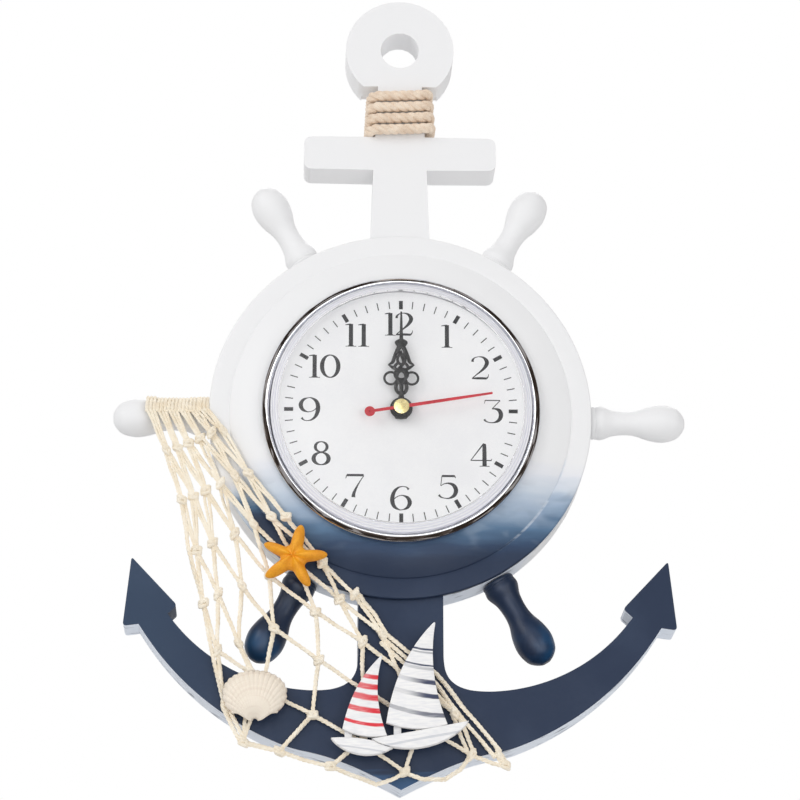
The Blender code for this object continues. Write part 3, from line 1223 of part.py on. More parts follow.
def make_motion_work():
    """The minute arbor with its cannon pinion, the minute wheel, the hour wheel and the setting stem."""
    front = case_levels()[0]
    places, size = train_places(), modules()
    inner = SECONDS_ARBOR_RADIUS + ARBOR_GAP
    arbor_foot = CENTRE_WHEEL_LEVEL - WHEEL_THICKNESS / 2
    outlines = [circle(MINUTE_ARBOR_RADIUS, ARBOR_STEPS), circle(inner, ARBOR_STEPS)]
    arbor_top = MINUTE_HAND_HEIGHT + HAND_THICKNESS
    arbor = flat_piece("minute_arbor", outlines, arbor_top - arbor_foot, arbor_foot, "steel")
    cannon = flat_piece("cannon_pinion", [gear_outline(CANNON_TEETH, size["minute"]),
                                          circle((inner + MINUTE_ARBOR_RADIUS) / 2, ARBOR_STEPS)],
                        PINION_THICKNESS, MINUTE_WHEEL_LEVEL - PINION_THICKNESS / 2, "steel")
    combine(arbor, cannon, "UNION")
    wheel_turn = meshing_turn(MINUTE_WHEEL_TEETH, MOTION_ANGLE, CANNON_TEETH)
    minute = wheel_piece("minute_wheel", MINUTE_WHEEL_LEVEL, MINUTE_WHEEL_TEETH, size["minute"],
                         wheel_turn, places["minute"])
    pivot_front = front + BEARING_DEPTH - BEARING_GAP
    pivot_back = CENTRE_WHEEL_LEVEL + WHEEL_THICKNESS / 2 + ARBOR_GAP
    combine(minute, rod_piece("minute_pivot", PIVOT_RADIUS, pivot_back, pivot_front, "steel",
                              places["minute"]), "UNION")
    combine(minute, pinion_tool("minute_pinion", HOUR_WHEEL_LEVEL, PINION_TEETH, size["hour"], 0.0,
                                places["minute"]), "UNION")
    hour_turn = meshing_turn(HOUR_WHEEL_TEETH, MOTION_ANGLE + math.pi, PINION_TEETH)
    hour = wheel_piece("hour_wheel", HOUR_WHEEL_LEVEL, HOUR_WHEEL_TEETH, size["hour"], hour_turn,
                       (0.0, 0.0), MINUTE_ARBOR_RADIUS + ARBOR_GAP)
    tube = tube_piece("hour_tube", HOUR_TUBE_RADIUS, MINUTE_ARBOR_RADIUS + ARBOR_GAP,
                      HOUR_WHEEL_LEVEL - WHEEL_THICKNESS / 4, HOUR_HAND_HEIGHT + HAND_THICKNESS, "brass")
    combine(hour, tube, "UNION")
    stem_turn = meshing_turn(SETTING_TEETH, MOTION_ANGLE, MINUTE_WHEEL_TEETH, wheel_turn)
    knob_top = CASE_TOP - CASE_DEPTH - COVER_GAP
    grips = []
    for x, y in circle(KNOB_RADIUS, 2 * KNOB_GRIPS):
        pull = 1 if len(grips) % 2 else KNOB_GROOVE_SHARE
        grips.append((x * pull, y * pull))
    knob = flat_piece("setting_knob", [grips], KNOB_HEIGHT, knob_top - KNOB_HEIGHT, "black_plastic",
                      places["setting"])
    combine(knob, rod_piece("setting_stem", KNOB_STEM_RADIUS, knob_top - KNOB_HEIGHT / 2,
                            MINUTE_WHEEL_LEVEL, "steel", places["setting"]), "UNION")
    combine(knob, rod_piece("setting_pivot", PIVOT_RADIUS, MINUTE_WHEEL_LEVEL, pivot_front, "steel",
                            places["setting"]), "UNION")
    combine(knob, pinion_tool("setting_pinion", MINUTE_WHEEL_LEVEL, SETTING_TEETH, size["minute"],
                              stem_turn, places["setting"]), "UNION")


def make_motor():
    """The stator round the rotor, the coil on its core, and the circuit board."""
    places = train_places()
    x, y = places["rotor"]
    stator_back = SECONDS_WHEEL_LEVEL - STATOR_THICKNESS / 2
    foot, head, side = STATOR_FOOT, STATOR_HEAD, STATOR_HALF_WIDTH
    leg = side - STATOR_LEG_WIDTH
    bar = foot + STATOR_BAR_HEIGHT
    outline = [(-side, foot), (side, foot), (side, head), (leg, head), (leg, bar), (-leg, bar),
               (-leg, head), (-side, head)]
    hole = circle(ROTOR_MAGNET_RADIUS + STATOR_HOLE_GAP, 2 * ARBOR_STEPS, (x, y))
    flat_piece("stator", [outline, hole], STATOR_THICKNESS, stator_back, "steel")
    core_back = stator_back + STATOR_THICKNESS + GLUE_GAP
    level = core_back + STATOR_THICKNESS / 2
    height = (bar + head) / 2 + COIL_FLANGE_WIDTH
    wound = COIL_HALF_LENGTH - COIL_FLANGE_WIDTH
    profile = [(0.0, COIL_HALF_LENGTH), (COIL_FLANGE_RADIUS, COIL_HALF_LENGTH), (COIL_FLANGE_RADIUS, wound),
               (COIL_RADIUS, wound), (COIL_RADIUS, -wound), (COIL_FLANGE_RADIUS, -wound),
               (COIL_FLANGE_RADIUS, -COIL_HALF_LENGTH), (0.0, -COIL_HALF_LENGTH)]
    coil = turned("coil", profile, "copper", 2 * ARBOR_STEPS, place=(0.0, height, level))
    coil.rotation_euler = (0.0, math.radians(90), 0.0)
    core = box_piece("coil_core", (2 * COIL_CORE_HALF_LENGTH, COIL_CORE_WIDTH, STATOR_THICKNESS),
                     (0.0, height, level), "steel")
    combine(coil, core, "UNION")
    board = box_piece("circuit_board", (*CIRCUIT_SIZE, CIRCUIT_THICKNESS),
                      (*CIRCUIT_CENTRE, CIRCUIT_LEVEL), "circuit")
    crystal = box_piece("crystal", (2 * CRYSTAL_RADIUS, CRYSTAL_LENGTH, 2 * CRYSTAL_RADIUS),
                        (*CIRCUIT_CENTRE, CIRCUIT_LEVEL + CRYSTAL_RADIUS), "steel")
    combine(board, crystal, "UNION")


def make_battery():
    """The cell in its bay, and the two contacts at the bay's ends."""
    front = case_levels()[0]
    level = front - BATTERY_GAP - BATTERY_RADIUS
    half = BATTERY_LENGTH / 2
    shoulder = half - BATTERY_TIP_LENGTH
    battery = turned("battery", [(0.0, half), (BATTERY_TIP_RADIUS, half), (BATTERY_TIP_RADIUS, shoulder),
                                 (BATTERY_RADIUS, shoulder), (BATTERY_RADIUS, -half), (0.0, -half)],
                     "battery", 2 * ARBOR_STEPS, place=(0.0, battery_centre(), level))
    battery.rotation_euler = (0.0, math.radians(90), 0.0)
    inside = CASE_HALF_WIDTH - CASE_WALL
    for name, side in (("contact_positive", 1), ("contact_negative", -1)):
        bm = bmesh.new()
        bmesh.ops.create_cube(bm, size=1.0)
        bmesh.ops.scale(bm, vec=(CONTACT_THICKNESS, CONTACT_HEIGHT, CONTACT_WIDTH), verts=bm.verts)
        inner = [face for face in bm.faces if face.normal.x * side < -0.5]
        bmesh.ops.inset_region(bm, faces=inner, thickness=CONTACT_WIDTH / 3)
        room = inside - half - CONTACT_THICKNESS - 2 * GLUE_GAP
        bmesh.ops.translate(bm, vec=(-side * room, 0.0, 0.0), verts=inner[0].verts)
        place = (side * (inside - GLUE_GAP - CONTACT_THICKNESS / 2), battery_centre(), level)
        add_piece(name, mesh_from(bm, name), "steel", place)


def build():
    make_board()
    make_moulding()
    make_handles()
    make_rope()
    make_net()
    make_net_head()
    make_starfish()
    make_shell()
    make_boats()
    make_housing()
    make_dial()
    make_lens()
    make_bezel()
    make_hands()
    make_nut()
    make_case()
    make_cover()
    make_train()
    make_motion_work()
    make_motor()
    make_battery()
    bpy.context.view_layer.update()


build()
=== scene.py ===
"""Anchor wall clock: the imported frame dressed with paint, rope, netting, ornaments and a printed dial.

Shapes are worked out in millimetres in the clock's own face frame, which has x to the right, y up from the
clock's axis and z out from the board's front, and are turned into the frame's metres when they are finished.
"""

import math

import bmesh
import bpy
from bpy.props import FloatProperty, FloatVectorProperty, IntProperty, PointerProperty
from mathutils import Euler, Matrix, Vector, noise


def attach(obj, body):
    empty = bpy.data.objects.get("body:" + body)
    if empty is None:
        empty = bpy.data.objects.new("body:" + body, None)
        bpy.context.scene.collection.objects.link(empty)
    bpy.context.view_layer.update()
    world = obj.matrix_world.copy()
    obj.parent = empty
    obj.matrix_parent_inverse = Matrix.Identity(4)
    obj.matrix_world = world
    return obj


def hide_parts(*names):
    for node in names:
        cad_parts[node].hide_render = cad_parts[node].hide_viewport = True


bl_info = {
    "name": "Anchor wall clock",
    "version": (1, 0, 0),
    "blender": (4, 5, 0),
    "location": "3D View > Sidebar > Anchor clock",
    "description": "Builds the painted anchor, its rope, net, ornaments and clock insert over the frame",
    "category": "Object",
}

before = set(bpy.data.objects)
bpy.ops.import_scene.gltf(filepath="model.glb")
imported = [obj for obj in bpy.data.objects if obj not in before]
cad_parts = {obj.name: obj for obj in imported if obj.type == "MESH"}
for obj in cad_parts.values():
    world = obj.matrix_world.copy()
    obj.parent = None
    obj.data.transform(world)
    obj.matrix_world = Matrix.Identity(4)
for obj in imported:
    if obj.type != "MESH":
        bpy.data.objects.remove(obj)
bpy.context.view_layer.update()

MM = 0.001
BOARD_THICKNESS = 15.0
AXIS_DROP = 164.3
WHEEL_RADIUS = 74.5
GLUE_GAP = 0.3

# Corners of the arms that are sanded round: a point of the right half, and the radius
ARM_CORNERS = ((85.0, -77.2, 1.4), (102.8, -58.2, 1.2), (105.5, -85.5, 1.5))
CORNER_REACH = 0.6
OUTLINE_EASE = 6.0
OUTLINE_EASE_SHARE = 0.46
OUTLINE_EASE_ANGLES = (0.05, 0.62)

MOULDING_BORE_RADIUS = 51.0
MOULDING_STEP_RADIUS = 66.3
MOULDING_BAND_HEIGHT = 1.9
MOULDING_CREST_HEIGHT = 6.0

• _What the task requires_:
Extract the lines from the line with "make_net_head()" through the line with "before = set(bpy.data.objects)". Keep both of those lines, copy everything exactly, and add nothing.

• _The solution_:
    make_net_head()
    make_starfish()
    make_shell()
    make_boats()
    make_housing()
    make_dial()
    make_lens()
    make_bezel()
    make_hands()
    make_nut()
    make_case()
    make_cover()
    make_train()
    make_motion_work()
    make_motor()
    make_battery()
    bpy.context.view_layer.update()


build()
=== scene.py ===
"""Anchor wall clock: the imported frame dressed with paint, rope, netting, ornaments and a printed dial.

Shapes are worked out in millimetres in the clock's own face frame, which has x to the right, y up from the
clock's axis and z out from the board's front, and are turned into the frame's metres when they are finished.
"""

import math

import bmesh
import bpy
from bpy.props import FloatProperty, FloatVectorProperty, IntProperty, PointerProperty
from mathutils import Euler, Matrix, Vector, noise


def attach(obj, body):
    empty = bpy.data.objects.get("body:" + body)
    if empty is None:
        empty = bpy.data.objects.new("body:" + body, None)
        bpy.context.scene.collection.objects.link(empty)
    bpy.context.view_layer.update()
    world = obj.matrix_world.copy()
    obj.parent = empty
    obj.matrix_parent_inverse = Matrix.Identity(4)
    obj.matrix_world = world
    return obj


def hide_parts(*names):
    for node in names:
        cad_parts[node].hide_render = cad_parts[node].hide_viewport = True


bl_info = {
    "name": "Anchor wall clock",
    "version": (1, 0, 0),
    "blender": (4, 5, 0),
    "location": "3D View > Sidebar > Anchor clock",
    "description": "Builds the painted anchor, its rope, net, ornaments and clock insert over the frame",
    "category": "Object",
}

before = set(bpy.data.objects)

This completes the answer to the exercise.